- Leader: Marcus Ramkissoon
- Founder: Marcus Ramkissoon
- Founded: 2010
- Headquarters: Valsayn South

= Trinidad Humanity Campaign =

The Trinidad Humanity Campaign is a political party in Trinidad and Tobago. Founded in 2010 by Marcus Ramkissoon, the party has contested the general elections in 2010, 2015 and 2020, and the local government elections in 2023.

In the 2025 general elections, the party is contesting three seats — Aranguez/St Joseph, St. Augustine and Tunapuna.

== History ==
The party was founded by Marcus Ramkissoon in 2010. According to Ramkissoon, he founded the party after serving as a volunteer host on a three-hour radio programme discussing "problems and solutions in the country". This experience led him to consider the "massive gap" between the number of registered electors and actual turnout, and decided to offer an alternative to the existing parties that might appeal to those people.

In the 2010 general elections Ramkissoon ran for the St. Joseph constituency as an independent.

== Political positions ==
The party offered itself as an alternative to the "tribal politics" that dominates the country's political system, and compared voting for either major party (the People's National Movement or the United National Congress) as "insanely choosing between two failing managers to run your business hoping that each time they are hired they will somehow improve".

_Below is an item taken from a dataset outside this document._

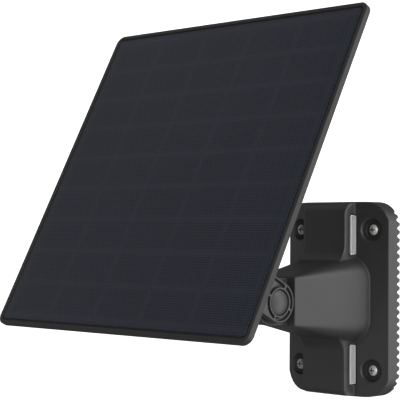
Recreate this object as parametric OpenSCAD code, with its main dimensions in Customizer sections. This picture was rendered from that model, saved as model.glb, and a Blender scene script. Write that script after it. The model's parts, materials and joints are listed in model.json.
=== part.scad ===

Its 2010 manifesto promised to decriminalise possession of small quantities of marijuana, which Ramkisson said, became a reality "without ever setting foot in Parliament". In 2020 the party proposed the creation of an electronic medical records system, implement a "gun amnesty" which would allow people to trade guns for groceries, while also increasing the penalties for illegal gun possession.

The party has stated that it has "nothing to do with cannabis" and its ideology is distinct from Ramkisson's career as a marijuana activist.